All that changed when we sold our house and moved. Moving is expensive, and the less we took with us, the better. We discarded, I think, a good three-fourths of what we owned. We took no furniture, since we were just going to buy new stuff in the new place.
What surprised me was how easy it was to start letting stuff go once we got the wheel turning. Once I started actually separating things, I tried a trick I'd learned from someone else once: the default should be to let something go. I would ask myself: 1) When was the last time I interacted with this thing in any way? and 2) What were the conditions of the interaction? If the last time I interacted with it was a year ago, to take it down from the shelf and move it around because I was running out of room, then that was a good sign I wasn't going to miss it. I let got of a lot of things this way, without blinking.
If you're really, really torn about something — so much so that you end up stalling the process for minutes at a time — set it aside and come back to it. But again, if you encounter something that you know you touch and use daily, keep it. (Just glancing at it on the shelf doesn't count.)
So once the wheel got turning, I let go of a lot, and I did it without blinking. I think of all the things I let go, I only regret letting go of maybe two or three specific things, and even now I can't think of what they are. I just remember the tinge of regret. But if I can't even remember what that regret was attached to, then I suspect it wasn't important.
Most people I know of get hung up on things that have sentimental value. For this I had to be doubly vigilant: What was the sentiment, and why did I value it? I have many photos of my family, but my two absolute favorites, one of my wife on the phone and another of my parents at their wedding, are the only ones I keep right at hand. The rest can live in a box or on a hard drive.
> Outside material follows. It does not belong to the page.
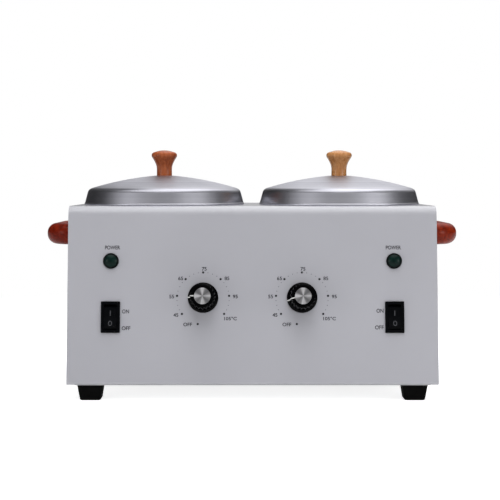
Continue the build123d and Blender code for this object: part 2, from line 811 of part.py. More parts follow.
def cord_gland():
    """Gland body through the rear panel, made along Z, which points out of the rear."""
    neck_length = sheet + gland_nut_height + gland_past_nut
    body = disc(gland_flange_radius, 0, gland_flange_height)
    body += turned_polygon(
        (0, gland_flange_height), (gland_flange_radius - 1, gland_flange_height),
        (gland_nose_radius, gland_nose_height), (0, gland_nose_height))
    body += disc(gland_neck_radius, -neck_length, neck_length)
    body -= disc(gland_bore_radius, -2 * neck_length, 4 * neck_length)
    nut = hexagon_nut(gland_nut_flats, gland_nut_height, gland_neck_radius + fit_gap,
                      -sheet - gland_nut_height)
    place = Pos(gland_x, rear_y, sheet_z + gland_up) * Rot(-90, 0, 0)
    return [place * body, place * nut]


def block_screw_places():
    y = rear_y - block_behind
    return [(block_x + x, y) for x in (-block_screw_spacing / 2, block_screw_spacing / 2)]


def terminal_block():
    """Three-way block with stepped sides, held by two screws."""
    body = block(block_length, block_width, sheet_z, block_height - block_step)
    body += block(block_length - 2 * block_step, block_width - 2 * block_step,
                  sheet_z, block_height)
    for index in range(block_ways):
        x = (index - (block_ways - 1) / 2) * block_way_pitch
        way = Rot(90, 0, 0) * Cylinder(block_way_radius, 2 * block_width)
        body -= Pos(x, 0, sheet_z + block_height / 2) * way
        body -= Pos(x, 0, 0) * disc(block_way_radius / 2, sheet_z + block_height / 2, block_height)
    for x in (-block_screw_spacing / 2, block_screw_spacing / 2):
        body -= Pos(x, 0, 0) * disc(m4_radius + fit_gap, 0, 4 * block_height)
        body -= Pos(x, 0, 0) * disc(m4_head_radius + fit_gap, sheet_z + block_height - block_step,
                                    2 * block_height)
    return Pos(block_x, rear_y - block_behind, 0) * body


def block_fixing():
    """Screw down through the block and the plate, with a nut under the plate."""
    seat = sheet_z + block_height - block_step
    length = seat - foot_height + m4_nut_height + m4_past_nut
    return [Pos(0, 0, seat) * pan_screw(length),
            hexagon_nut(m4_nut_flats, m4_nut_height, m4_radius + fit_gap, foot_height - m4_nut_height)]


def earth_place():
    return (earth_x, rear_y - earth_behind)


def earth_stud():
    """Screw up through the plate with a ring tag between its two nuts."""
    x, y = earth_place()
    screw = Pos(0, 0, foot_height) * Rot(180, 0, 0) * pan_screw(earth_length)
    bore = m4_radius + fit_gap
    lower = hexagon_nut(m4_nut_flats, m4_nut_height, bore, sheet_z)
    tag_z = sheet_z + m4_nut_height
    tag_middle = (earth_tag_length - earth_tag_width) / 2
    tag = Pos(tag_middle, 0) * SlotOverall(earth_tag_length, earth_tag_width) - Circle(bore)
    tag = Pos(0, 0, tag_z) * extrude(tag, amount=washer_height)
    upper = hexagon_nut(m4_nut_flats, m4_nut_height, bore, tag_z + washer_height)
    return [Pos(x, y, 0) * piece for piece in (screw, lower, tag, upper)]


def wax_pot():
    """Spun pot that hangs in the well by its beaded rim."""
    floor_z = pot_floor_z + pot_wall
    pot = cup(pot_inner_radius, pot_wall, floor_z, pot_wall, rim_z + pot_wall, pot_corner)
    rim = disc(pot_rim_radius, rim_z, pot_wall) - disc(pot_inner_radius, rim_z, 2 * pot_wall)
    bead_z = rim_z + pot_bead_radius
    bead = Plane.XZ * Pos(pot_rim_radius - pot_bead_radius, bead_z) * Circle(pot_bead_radius)
    return pot + rim + revolve(bead, Axis.Z)


def lid_curve(inset):
    """Rounded crease and dome of the lid, from the skirt's top, moved in by an even inset."""
    crease = (lid_crease_radius - inset, lid_crease_height - inset / 2)
    shoulder = (lid_shoulder_radius - inset / 2, lid_shoulder_height - inset)
    top = (lid_top_radius, lid_height - inset)
    skirt_way = (lid_crease_radius - lid_skirt_radius, lid_crease_height - lid_edge_height)
    return [
        Spline(crease, shoulder, tangents=[skirt_way, (-1, lid_dome_slope)]),
        ThreePointArc(shoulder, (lid_dome_middle_radius, lid_dome_middle_height - inset), top),
        Line(top, (0, lid_height - inset))]


def lid():
    """Spun lid with a rolled edge that stands on the deck round the well."""
    foot_radius = lid_skirt_radius
    edge = ThreePointArc((foot_radius, 0), (lid_radius, lid_edge_height / 2),
                         (foot_radius, lid_edge_height))
    crease = (lid_crease_radius, lid_crease_height)
    outside = turned(edge, Line((foot_radius, lid_edge_height), crease), *lid_curve(0),
                     Line((0, lid_height), (0, 0)), Line((0, 0), (foot_radius, 0)))
    inner_foot = (foot_radius - lid_wall, 0)
    inner_crease = (lid_crease_radius - lid_wall, lid_crease_height - lid_wall / 2)
    inside = turned(Line(inner_foot, inner_crease), *lid_curve(lid_wall),
                    Line((0, lid_height - lid_wall), (0, 0)), Line((0, 0), inner_foot))
    shell = outside - inside - disc(m4_radius + fit_gap, 0, 2 * lid_height)
    return Pos(0, 0, deck_z) * shell


def lid_knob():
    """Turned wooden knob: slightly waisted stem, flared head, oval top."""
    rim = (knob_rim_radius, knob_rim_height)
    stem = Spline((knob_base_radius, 0), (knob_waist_radius, knob_waist_height),
                  (knob_flare_radius, knob_flare_height), rim, tangents=[(0, 1), (0, 1)])
    crown = knob_height - knob_rim_height
    shoulder = (knob_rim_radius * cos(radians(45)), knob_rim_height + crown * sin(radians(45)))
    top = Spline(rim, shoulder, (0, knob_height), tangents=[(0, 1), (-1, 0)])
    knob = turned(Line((0, 0), (knob_base_radius, 0)), stem, top, Line((0, knob_height), (0, 0)))
    knob -= disc(m4_radius + fit_gap, 0, knob_screw_length + screw_end_gap)
    return Pos(0, 0, deck_z + lid_height) * knob


def lid_fixing():
    """Screw and washer under the lid that hold the knob."""
    under = deck_z + lid_height - lid_wall
    length = lid_wall + washer_height + knob_screw_length
    screw = Pos(0, 0, under - washer_height) * Rot(180, 0, 0) * pan_screw(length)
    washer = disc(lid_washer_radius, under - washer_height, washer_height)
    return [screw, washer - disc(m4_radius + fit_gap, 0, 2 * deck_z)]


def save(name, *pieces):
    shape = pieces[0] if len(pieces) == 1 else Compound(children=list(pieces))
    export_step(shape, f"parts/{name}.step")


def save_casing():
    save("casing_wrap", casing_wrap())
    save("base_plate", base_plate())
    rubber = foot()
    for name, (x, y) in foot_places().items():
        save(name, Pos(x, y, 0) * rubber)
    places = foot_places().values()
    save("foot_screws", *[Pos(x, y, 0) * piece for x, y in places for piece in foot_fixing()])
    places = base_screw_places()
    save("base_screws", *[Pos(x, y, 0) * piece for x, y in places for piece in base_fixing()])
    save("cable_gland", *cord_gland())
    save("terminal_block", terminal_block())
    places = block_screw_places()
    save("terminal_screws", *[Pos(x, y, 0) * piece for x, y in places for piece in block_fixing()])
    save("earth_stud", *earth_stud())


def save_side(name, side):
    save(f"{name}_side_panel", side_panel(side))
    save(f"{name}_handle", handle(side))
    save(f"{name}_heating_well", at_stack(side, heating_well()))
    save(f"{name}_heater_band", at_stack(side, heater_band()))
    save(f"{name}_insulation", at_stack(side, insulation(side)))
    save(f"{name}_heat_shield", at_stack(side, heat_shield(side)))
    save(f"{name}_sensor_line", sensor(side))
    save(f"{name}_thermostat", on_panel(side * dial_x, dial_up, thermostat()))
    save(f"{name}_switch_housing", on_panel(side * switch_x, switch_up, switch_housing()))
    save(f"{name}_rocker", on_panel(side * switch_x, switch_up, rocker()))
    save(f"{name}_lamp_bezel", on_panel(side * lamp_x, lamp_up, lamp_bezel()))
    save(f"{name}_lamp_lens", on_panel(side * lamp_x, lamp_up, lamp_lens()))
    save(f"{name}_wax_pot", at_stack(side, wax_pot()))
    save(f"{name}_lid", at_stack(side, lid()))
    save(f"{name}_lid_knob", at_stack(side, lid_knob()))
    save(f"{name}_lid_screw", *[at_stack(side, piece) for piece in lid_fixing()])


def save_dial(name, side, angle):
    pieces = {"dial_spindle": dial_spindle(), "dial_knob": dial_knob(), "dial_cap": dial_cap(),
              "dial_pointer": dial_pointer()}
    for kind, piece in pieces.items():
        save(f"{name}_{kind}", on_panel(side * dial_x, dial_up, Rot(0, 0, angle) * piece))


def save_fasteners():
    save("handle_screws", *[piece for _, side in sides for piece in handle_fixing(side)])
    save("heater_clamp_screws",
         *[at_stack(side, piece) for _, side in sides for piece in clamp_fixing()])
    stud_nut = hexagon_nut(stud_nut_flats, stud_nut_height, stud_radius + fit_gap,
                           shield_z - stud_nut_height)
    save("shield_nuts", *[at_stack(side, stud_nut) for _, side in sides])
    save("bush_nuts", *[on_panel(side * dial_x, dial_up, bush_nut()) for _, side in sides])
    save("lamp_nuts", *[on_panel(side * lamp_x, lamp_up, lamp_nut()) for _, side in sides])


os.makedirs("parts", exist_ok=True)
save_casing()
for side_name, side_sign in sides:
    save_side(side_name, side_sign)
save_dial("left", -1, left_pointer_angle)
save_dial("right", 1, right_pointer_angle)
save_fasteners()
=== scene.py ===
"""Looks of the double wax warmer: camera, studio, materials and the print on its front panel."""

from math import cos, pi, radians, sin

import bmesh
import bpy
from mathutils import Matrix, Vector


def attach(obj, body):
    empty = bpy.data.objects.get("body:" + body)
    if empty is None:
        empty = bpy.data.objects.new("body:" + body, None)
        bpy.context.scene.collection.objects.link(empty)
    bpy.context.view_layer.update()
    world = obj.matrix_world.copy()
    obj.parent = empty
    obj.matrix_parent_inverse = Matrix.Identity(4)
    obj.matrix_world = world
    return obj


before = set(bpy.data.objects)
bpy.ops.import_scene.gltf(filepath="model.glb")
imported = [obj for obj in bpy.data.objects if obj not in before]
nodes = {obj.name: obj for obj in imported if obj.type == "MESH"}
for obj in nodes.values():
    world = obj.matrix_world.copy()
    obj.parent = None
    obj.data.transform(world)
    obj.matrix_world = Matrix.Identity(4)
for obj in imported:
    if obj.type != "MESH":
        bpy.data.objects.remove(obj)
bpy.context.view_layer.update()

MM = 0.001
WHITE = (1, 1, 1, 1)
SIDES = (("left", -1), ("right", 1))


def both(kind):
    """Names of the left and the right piece of one kind."""
    return [f"{side}_{kind}" for side, _ in SIDES]


# Places of the part, in millimetres: the front panel's lean and lower edge, the axes of the pots and
# lids, the height from which a lid's top is duller, and the dials and switches on the panel
LEAN = radians(10.0)
FRONT_Y = -94.216
SHEET_Z = 14.5
STACK_X = 80.8
STACK_Y = 14.161
LID_TOP_Z = 180.0
DIAL_X = 42.2
DIAL_UP = 74.4
SWITCH_X = 121.0
SWITCH_UP = 57.8

# Panel frame: x to the right, y up the slope, z out of the panel
PANEL = Matrix((
    (1, 0, 0, 0),
    (0, sin(LEAN), -cos(LEAN), FRONT_Y * MM),
    (0, cos(LEAN), sin(LEAN), SHEET_Z * MM),
    (0, 0, 0, 1),
))
PANEL_TURN = (pi / 2 - LEAN, 0, 0)


def on_panel(x, up, out=0.0):
    """Panel frame moved to a place on it, given in millimetres."""
    return PANEL @ Matrix.Translation((x * MM, up * MM, out * MM))


def shade(levels):
    """Linear colour of three display levels from 0 to 255."""
    def channel(level):
        value = level / 255
        return value / 12.92 if value <= 0.04045 else ((value + 0.055) / 1.055) ** 2.4
    return (*[channel(level) for level in levels], 1.0)


# Values that most of a noise lies between, and those between which two shades blend
NOISE_LOW, NOISE_HIGH = 0.3, 0.7
SHADES_FROM, SHADES_TO = 0.35, 0.65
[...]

What I came to understand, after much sifting, was that not all sentiment is positive or constructive; sometimes we hang onto things because we think we are obliged to remember them, or because we fear no one else will remember them. Sometimes we are right, but it's too easy to believe these things reflexively. We feel we are the appointed dream-keeper for that particular dream. We worry that a life without the furniture of such memories in it will be a mere empty room. But I wonder how true this is, and what benefit it really has for us. The more sincere you are with yourself, the easier it is to see that the number of things you can be truly sentimental about is very small indeed. Maybe a shoebox or two, in my case.
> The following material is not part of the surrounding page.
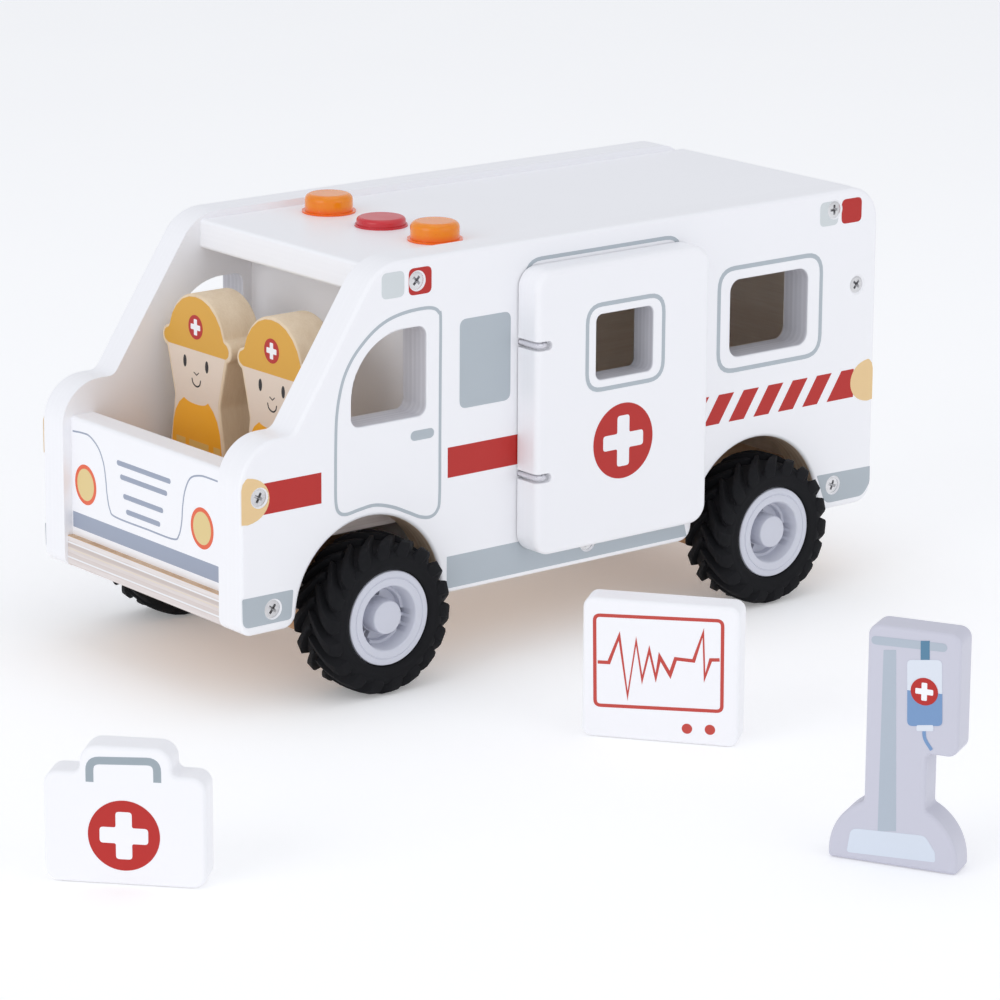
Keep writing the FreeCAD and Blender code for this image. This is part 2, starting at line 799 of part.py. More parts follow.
def hub_outline():
    """Radius and height of the hub's section, from its inner end outward."""
    end = f"({HUB_OUT} - {HUB_IN})"
    bead = f"({TYRE_IN} - {HUB_IN} + hub_inset)"
    band = f"({end} - hub_step)"
    web_top = f"({end} - web_deep)"
    web_low = f"({web_top} - web_thick)"
    cover = f"({AXLE_END} - {HUB_IN})"
    inner_wall = "(dish_radius + dish_wall)"
    outer_wall = "(hub_radius - hub_wall)"
    under = f"({band} - hub_band)"
    return [("axle_radius", "0"), ("boss_radius", "0"), ("boss_radius", web_low),
            (inner_wall, web_low), (inner_wall, under), (outer_wall, under),
            (outer_wall, bead), ("hub_radius", bead), ("hub_radius", end),
            ("(hub_radius - hub_lip)", end), ("(hub_radius - hub_lip - hub_lip / 2)", band),
            ("(dish_radius + hub_lip / 2)", f"({band} - hub_step / 2)"),
            ("dish_radius", f"({band} - hub_step)"), ("dish_radius", web_top),
            ("boss_radius", web_top), ("boss_radius", f"({end} - boss_short)"),
            ("0", f"({end} - boss_short)"), ("0", cover), ("axle_radius", cover)]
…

After we resettled, my office (a 12'×12' room) consisted of a single L-shaped desk, a three-drawer filing cabinet, a smaller rollaround cabinet that tucked under the desk, two small shelves affixed over the desk, and three IKEA Billy bookcases, two with glass doors. After we recently moved again (a short distance, just across town), I kept most of that arrangement. But in both cases, I'd become newly vigilant about what was worth keeping.
One significant change was this: I didn't give myself a lot of opportunities to hang onto stuff, or places to squirrel it away. The little shelves were for storing immediate-use things. The filing cabinet never stored more than a year's worth of papers. (I got into the habit of keeping digital copies of things, and transitioning to paperless for my bill-paying.) And if the bookcases got full, I would have to pull them apart and find things to let go of.
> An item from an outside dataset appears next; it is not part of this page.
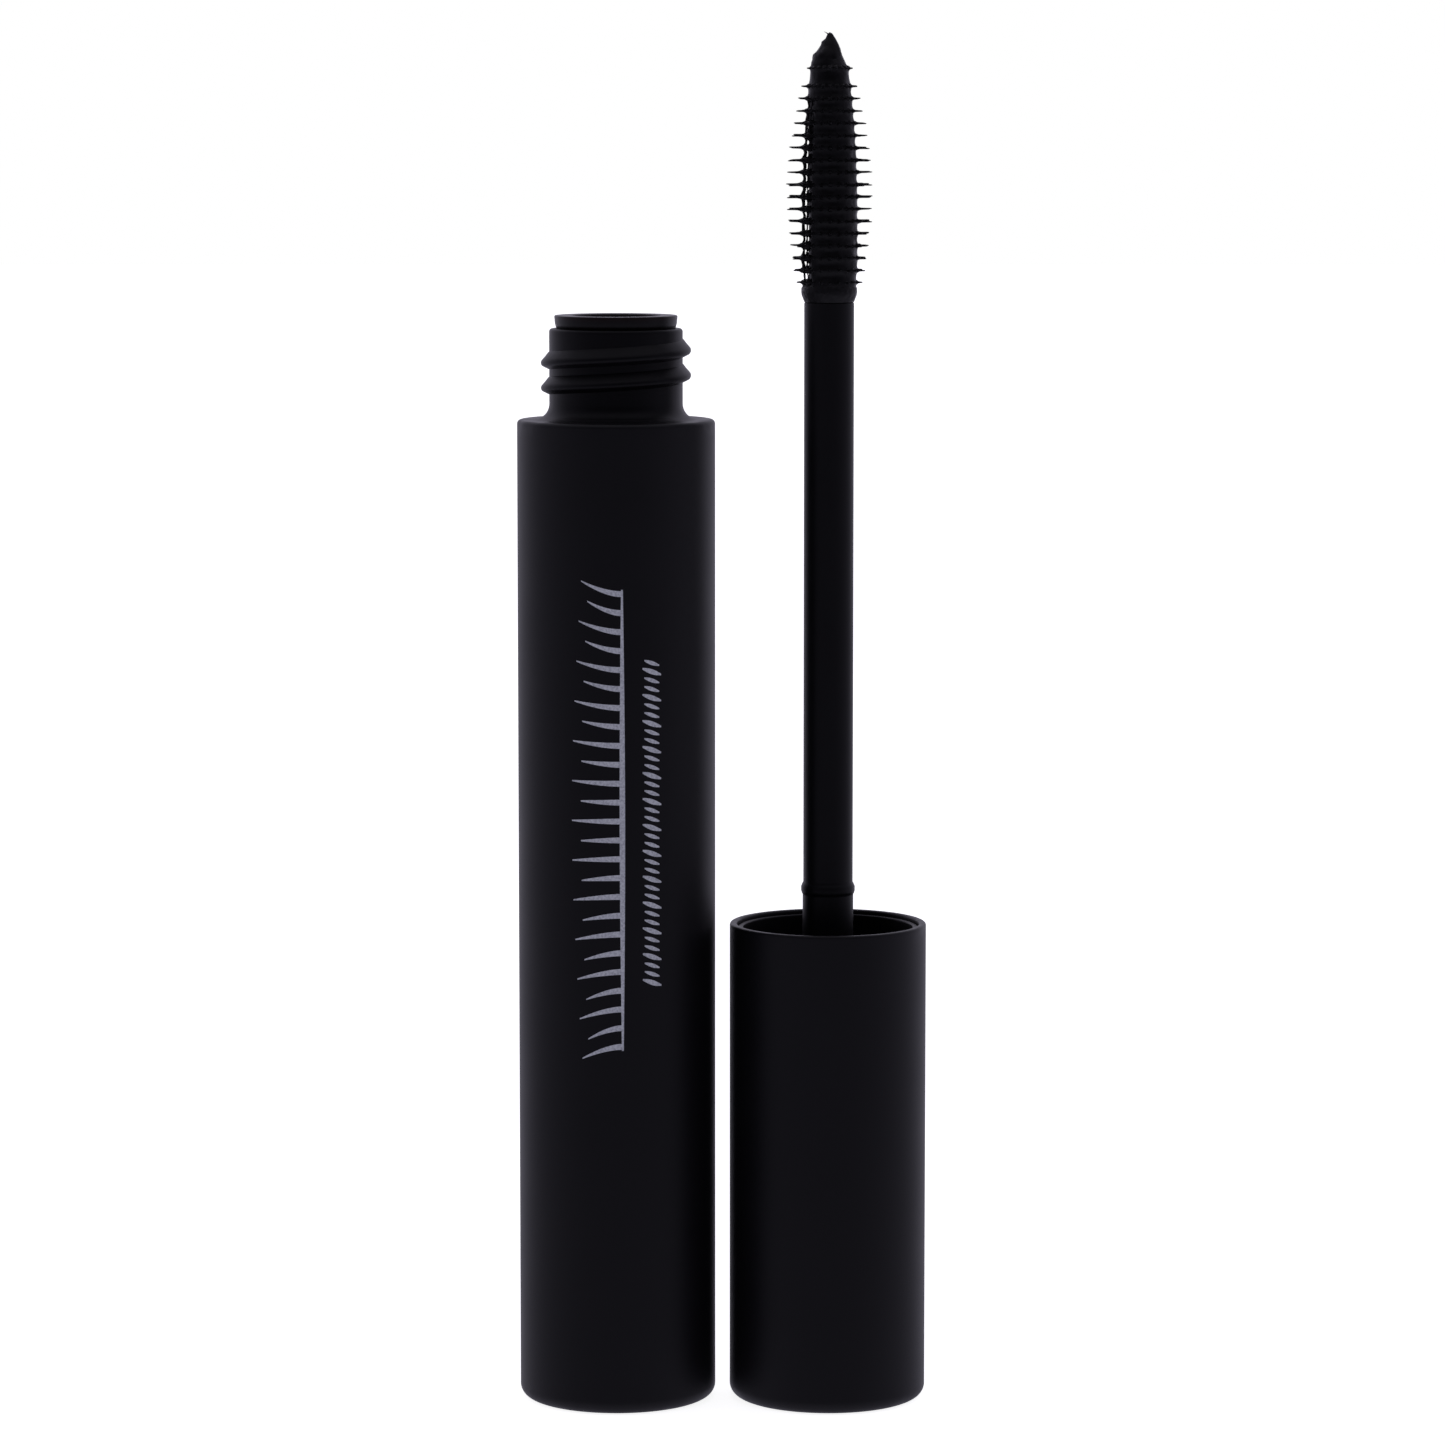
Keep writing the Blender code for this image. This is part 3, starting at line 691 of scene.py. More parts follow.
WIPER_TONES = (0.0030, 0.0024, 0.0030, 1.0), (0.0140, 0.0080, 0.0078, 1.0)
SMEAR_TONE = (0.0030, 0.0030, 0.0036, 1.0)
soft = Finish("soft_wiper_plastic", Specular_IOR_Level=0.2)
top_edge = soft.between(soft.height(), wiper_high.z - 0.0006, wiper_high.z - 0.00005)
beyond_bore = soft.between(soft.outward(bottle_axis), wiper_bore + 0.00005, wiper_bore + 0.00020)
smear = soft.between(soft.speckle(0.0011, 6.0), 0.50, 0.60) * (1 - beyond_bore)
soft.colour(soft.blend(smear, soft.blend(top_edge, *WIPER_TONES), SMEAR_TONE))
soft.roughness(0.34 - 0.16 * smear + 0.10 * soft.speckle(0.0005))
soft.relief(0.6 * smear + 0.4 * soft.speckle(0.0006), 0.00003)
dress(wiper, soft, "bottle", "wiper_black", "wiper")

# ---------------------------------------------------------------------------------------------
# The paste in the bottle: thick, wet and black. The brush leaves a ragged channel in it, and
# the paste's top stands a little higher at the wall.
# ---------------------------------------------------------------------------------------------

CHANNEL_RADIUS = 0.00466
CHANNEL_FOOT = 0.0081
ROW_COUNT = 48
ROW_STEP = 0.0012
CLOT_CELL = 0.0016
CLOT_HEIGHT = 0.00030

paste_low, paste_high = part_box("mascara_paste")
paste_radius = (paste_high.x - paste_low.x) / 2


def ragged(piece, axis, cell, amount, low, high):
    """Moves the points of a turned piece in and out by noise, between two heights."""
    for vert in piece.data.vertices:
        if low <= vert.co.z <= high:
            out = Vector((vert.co.x - axis, vert.co.y, 0.0))
            if out.length > 1e-5:
                push = amount * noise.noise(vert.co / cell)
                vert.co += out.normalized() * push + Vector((0.0, 0.0, 0.5 * push))


channel_rows = [
    (CHANNEL_RADIUS, paste_high.z - ROW_STEP * (row + 1)) for row in range(1, ROW_COUNT)
]
paste_outline = [
    (0.0, paste_low.z),
    *arc(paste_radius - BASE_ROUND, paste_low.z + BASE_ROUND, BASE_ROUND, -90.0, 90.0, 5),
    (paste_radius, paste_high.z - 0.0002),
    (paste_radius - 0.0002, paste_high.z - 0.0001),
    (0.7 * paste_radius + 0.3 * CHANNEL_RADIUS, paste_high.z - 0.0006),
    (0.3 * paste_radius + 0.7 * CHANNEL_RADIUS, paste_high.z - 0.0009),
    *channel_rows,
    (CHANNEL_RADIUS, CHANNEL_FOOT + CHANNEL_RADIUS),
    (0.6 * CHANNEL_RADIUS, CHANNEL_FOOT + 0.3 * CHANNEL_RADIUS),
    (0.0, CHANNEL_FOOT),
]
paste = turned("paste_filling", paste_outline, bottle_axis)
ragged(
    paste, bottle_axis, CLOT_CELL, CLOT_HEIGHT, CHANNEL_FOOT + 0.001, paste_high.z - 0.0005
)
smooth(paste, 60.0)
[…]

A lot of what I let go of during that time was highly specialized material that I had to be honest with myself about how often I was going to use it or to what end. I didn't own it because I actually cared about the subject, but because I wanted to act like I did, and that the longer I lived, the more I saw there were not that many opportunities for me to care about them in a constructive way. All they did was sit on a shelf and wink at me, so to speak. They were not "me". They were not even some aspect of "me" that actually existed. They were just some idea I had of "me", an idea that had no reality save for whatever I maintained in my shabby little room.
I also developed another good heuristic for what to keep, physically. If I could find a digital edition of something at a decent price, and the presentation for the item was not a concern (e.g., not an artbook), I'd get the digital edition and ditch the physical one. That freed up room generally, but also freed up room for things that could not exist as anything but a book on a shelf! This part I've talked about before, but I grow more appreciative of it with time. It gives you more opportunities to figure out what's actually important, and what's just symbolic.
What all this helped clear up for me, though, and give me a standard going forward, was that I did not want to make any more excuses for living in the middle of a landslide of personal possessions. I didn't want to pretend I cared about things I actually didn't care all that much about, because the dimensions of my life no longer supported such care. I didn't enjoy hauling (figuratively, literally) the weight of so many things that were supposed to be "me", but really were more just reflections of some idea of myself that had no substance. Maintaining the weight of such a charade was depressing. Realizing I didn't have to do that anymore was liberating.